Several outcomes can occur when you sell puts:

a. Option Expires Worthless: If the option holder doesn’t exercise the put option before it expires, you keep the premium as profit, and you are not obligated to buy the stock.

b. Option Is Exercised: If the option holder exercises the put, you must purchase the stock at the strike price. This can be a favorable outcome if you intended to acquire the stock.

c. Rolling the Option: Some investors choose to “roll” the option by buying back the put they sold and then selling another put option with a later expiration date or different strike price.

5. Risks and Considerations:

Selling puts can be a lucrative strategy, but it comes with certain risks and considerations:

a. Obligation to Buy: Be prepared to buy the stock at the strike price, even if its market price falls below that level.

b. Market Risk: If the stock’s value declines significantly, you could incur losses.

c. Margin Requirements: Selling puts may require you to have a margin account, which can carry its own set of rules and risks.

6. Using Technical and Fundamental Analysis:

Before selling puts, many investors conduct technical and fundamental analysis to assess the stock’s performance and prospects:

a. Technical Analysis: Examining charts and price patterns can help you make informed decisions about which put options to sell.

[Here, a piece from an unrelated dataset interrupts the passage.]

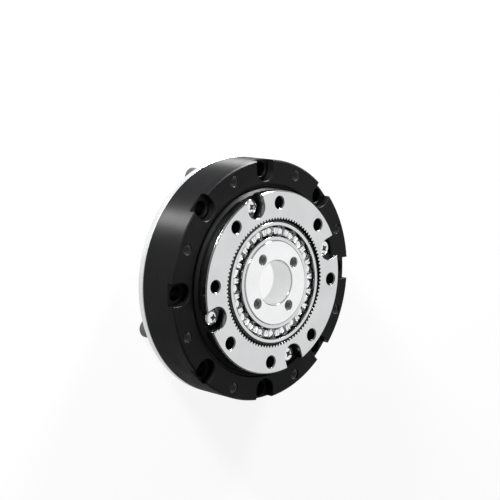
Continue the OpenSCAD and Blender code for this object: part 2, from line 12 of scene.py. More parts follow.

b. Fundamental Analysis: Assessing a company’s financial health and growth potential can inform your choice of stocks.

Conclusion:

Selling puts is a nuanced options trading strategy that can provide income, opportunities to buy stocks at a discount, and risk management benefits. It’s essential to thoroughly understand the mechanics of this strategy and the implications of the obligations it entails. Whether you’re a seasoned trader or new to options, selling puts can be a valuable addition to your investment toolkit when used thoughtfully and in line with your financial objectives and risk tolerance.